Final pricing will not be announced for the plug-in Outlander until closer to the PX-MiEV variant’s launch, which will cap the all-new Outlander range that will kick off in this country with a public debut at the Australian International Motor Show in Sydney in October.

The petrol and – for this first time here – diesel Outlander variants will go on sale in the final quarter of this year, with the plug-in PX-MiEV capping the range in the middle of next year.

The Outlander is a critical new model for Mitsubishi, which has struggled to maintain its sales position with ageing products against an increasingly strident opposition.

Sales of the current model has been steady over the past year or two, but because of the rampant growth in the compact SUV segment, Outlander’s market share has slipped from 9.3 per cent at this time last year to 7.7 per cent this year.

The new Outlander will mark the debut in the local Mitsubishi line-up of advanced technologies such as adaptive cruise control and forward collision mitigation, probably only on top models.

The big news with be the plug-in technology that Mitsubishi plans to spread across other models in time.

Mr Principe said the electric range of the Outlander PX-MiEV would be about 50km – short of the Volt’s estimated 87km – with the petrol engine then kicking in to extend the range to an estimated 800km.

The official combined fuel economy test is expected to show a reading of just 1.66 litres per 100km, compared with the current benchmark Toyota Prius hybrid’s 3.9L/100km.

The Mitsubshi is expected to emit less than 50 grams of carbon dioxide per kilometre on the test cycle, compared with Prius’s 89g/km.

The Outlander PX-MiEV will be equipped with an all-new petrol engine, working in tandem with two electric motors, one in the front and the other at the back.

The electric motors will drive the vehicle under normal conditions, with the petrol engine working as a generator to charge the lithium-ion batteries.

However, the engine can also drive the front wheels directly when extra driving force is needed.

Mr Principe said the switching between modes was seamless on the road.

The new Outlander will be bigger than the current generation, coming in 2WD and 4WD in the petrol-powered models with a choice of base 2.0-litre or 2.4-litre four-cylinder engines.

The all new diesel will be 2.2 litre, making it bigger than the 1.8-litre version now offered in the smaller ASX.

The 2.0-litre 2WD models will have five seats, with the 2.4-litre petrol and 2.2-litre diesel variants getting seven seats, with a more spacious and versatile third row, with a split-folding seat back.

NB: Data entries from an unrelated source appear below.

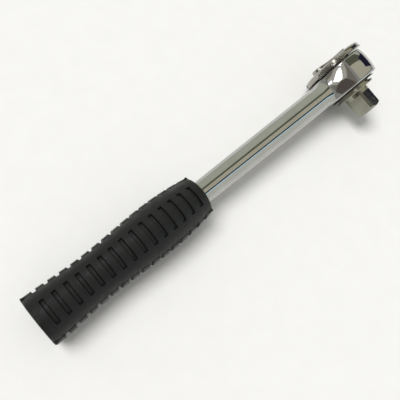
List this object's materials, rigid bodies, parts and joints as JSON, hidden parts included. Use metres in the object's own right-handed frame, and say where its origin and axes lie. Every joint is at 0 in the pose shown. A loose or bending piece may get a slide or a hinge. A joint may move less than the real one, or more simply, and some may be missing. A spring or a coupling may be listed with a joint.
{
  "type": "ratchet wrench",
  "caption": "Half-inch drive ratchet wrench with a round chrome head, knurled reversing dial, tapered chrome shank and slotted black rubber grip.",
  "frame": {"origin": "centre of the end face of the square drive", "axes": "-Y out of the square drive along its axis, +Y towards the dial; -X along the handle towards the butt of the grip; +Z across the handle"},
  "size_m": [0.2501, 0.0419, 0.0408],
  "materials": {
    "chrome": "polished",
    "steel": "satin",
    "rubber": "satin",
    "seal": "matte"
  },
  "bodies": {
    "handle": {"handle_body": "chrome", "rubber_grip": "rubber", "dial_washer": "steel", "detent_spring": "steel", "pawl_pin": "steel", "thrust_washer": "steel", "gear_seal": "seal", "closure_ring": "chrome"},
    "dial": {"reversing_dial": "chrome", "dial_seal": "seal", "dial_retaining_ring": "steel", "shifter_arm": "steel", "shifter_screw": "steel", "pawl_plunger": "steel", "plunger_spring": "steel"},
    "detent": {"detent_ball": "steel"},
    "pawl": {"pawl": "steel"},
    "drive": {"drive_gear": "chrome", "socket_ball_spring": "steel"},
    "socket_ball": {"socket_ball": "steel"}
  },
  "joints": [
    {"name": "drive_spin", "type": "hinge", "parent": "handle", "child": "drive", "pos_m": [0, 0.01, 0], "axis": [0, 1, 0], "continuous": true},
    {"name": "dial_turn", "type": "hinge", "parent": "handle", "child": "dial", "pos_m": [0, 0.036, 0], "axis": [0, 1, 0], "range_deg": [0, 18]},
    {"name": "pawl_rock", "type": "hinge", "parent": "handle", "child": "pawl", "pos_m": [-0.015, 0.0258, 0], "axis": [0, 1, 0], "range_deg": [0, 19]},
    {"name": "detent_press", "type": "slide", "parent": "handle", "child": "detent", "axis": [0, -1, 0], "range_m": [0, 0.0006], "stiffness_N_per_m": 2000, "springref_m": -0.0003, "deforming": ["detent_spring"]},
    {"name": "socket_ball_press", "type": "slide", "parent": "drive", "child": "socket_ball", "axis": [-0.9563, 0, 0.2924], "range_m": [0, 0.0008], "stiffness_N_per_m": 3000, "springref_m": -0.0004, "deforming": ["socket_ball_spring"]}
  ],
  "couplings": [
    {"joint": "pawl_rock", "follows": "dial_turn", "ratio": 1.0556}
  ]
}
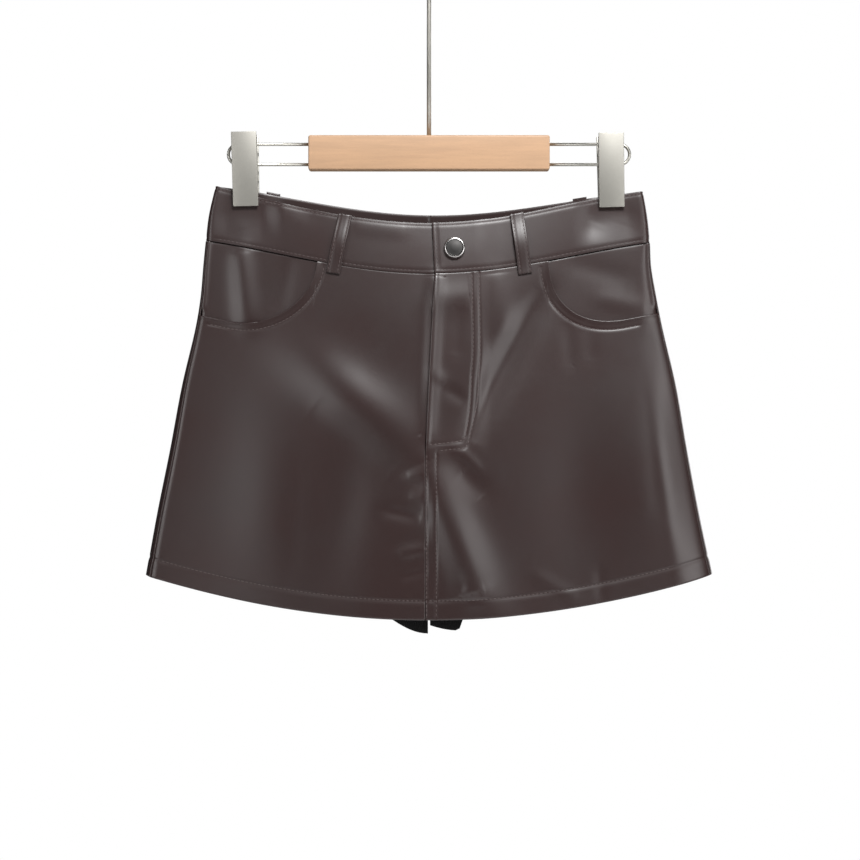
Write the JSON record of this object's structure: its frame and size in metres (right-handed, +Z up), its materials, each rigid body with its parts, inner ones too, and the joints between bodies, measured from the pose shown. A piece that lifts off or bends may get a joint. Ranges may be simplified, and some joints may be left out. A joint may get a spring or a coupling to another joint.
{
  "type": "leather mini skirt with inner shorts on a clip hanger",
  "caption": "A-line mini skirt in faux leather with scoop pockets, fly, belt loops and inner shorts, clipped by its waistband to a wooden trouser hanger.",
  "frame": {"origin": "the inner top of the hook, where a rail carries it", "axes": "+Z up along the hook's stem, the front of the skirt faces -Y, and +X is the viewer's right"},
  "size_m": [0.4583, 0.0566, 0.5743],
  "materials": {
    "leather": "satin",
    "jersey": "matte",
    "zip": "matte",
    "button_metal": "polished",
    "nickel": "satin",
    "wood": "satin"
  },
  "bodies": {
    "root": {"waistband_left": "leather", "waistband_right": "leather", "front_left": "leather", "front_right": "leather", "pocket_facing_left": "leather", "pocket_facing_right": "leather", "back_left": "leather", "back_right": "leather", "shorts_left": "jersey", "shorts_right": "jersey", "belt_loop_front_left": "leather", "belt_loop_front_right": "leather", "belt_loop_back_left": "leather", "belt_loop_back_right": "leather", "fly_zip": "zip", "fly_shield": "leather", "button": "button_metal", "hanger_hook": "nickel", "hanger_bar": "wood", "wire_left": "nickel", "wire_right": "nickel", "clip_left_front": "nickel", "clip_left_back": "nickel", "clip_right_front": "nickel", "clip_right_back": "nickel"}
  },
  "joints": []
}
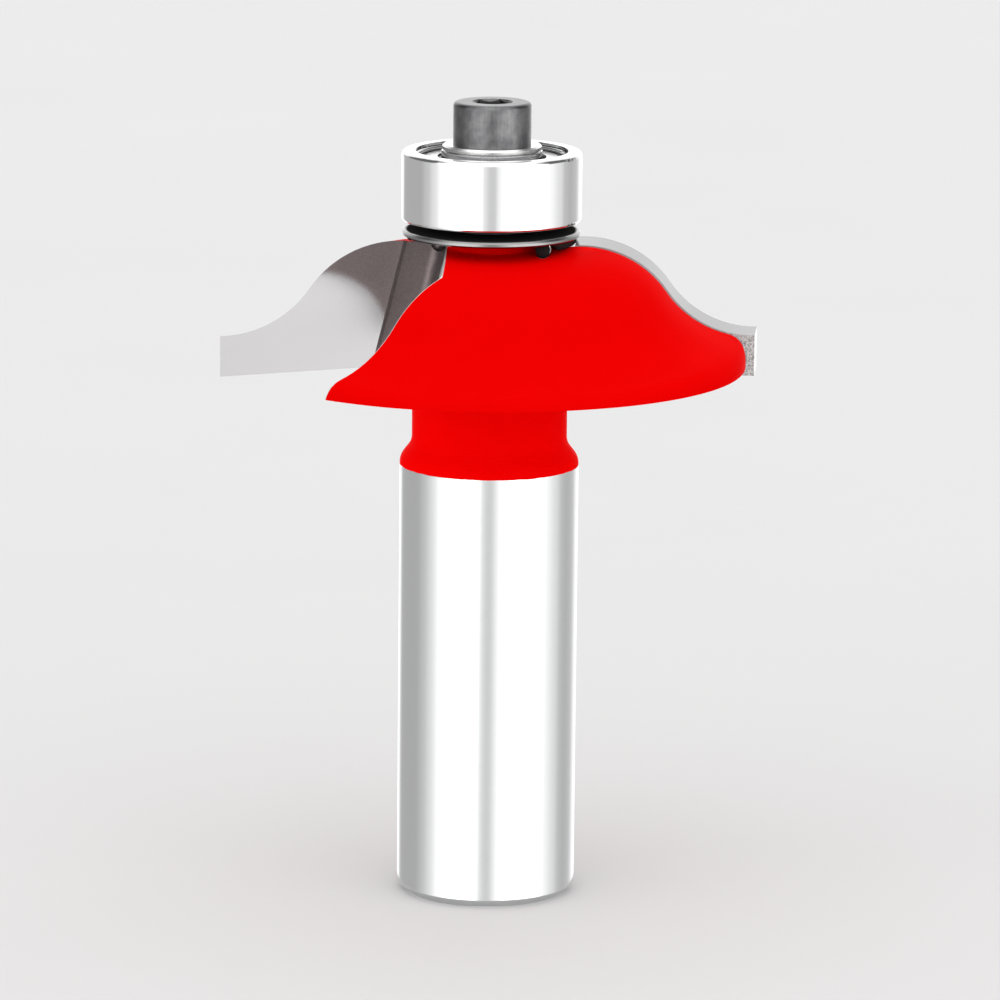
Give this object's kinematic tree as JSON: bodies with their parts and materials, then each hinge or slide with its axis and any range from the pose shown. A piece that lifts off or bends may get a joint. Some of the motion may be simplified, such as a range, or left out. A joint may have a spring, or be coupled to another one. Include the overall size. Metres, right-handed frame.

Meanwhile, Mitsubishi has announced an enhancement pack and driveaway pricing for its run-out Outlander LS, which gains leather seat trim, heated powered front seats, electric driver’s seat adjustment, Bluetooth, 18-inch alloy wheels and a full-sized alloy spare wheel.

The two-wheel-drive Outlander LS also gets the side and curtain airbags that are already standard on four-wheel drive models.

Pricing for the special edition starts at $28,990 driveaway – $350 above the standard Outlander manual 2WD list price.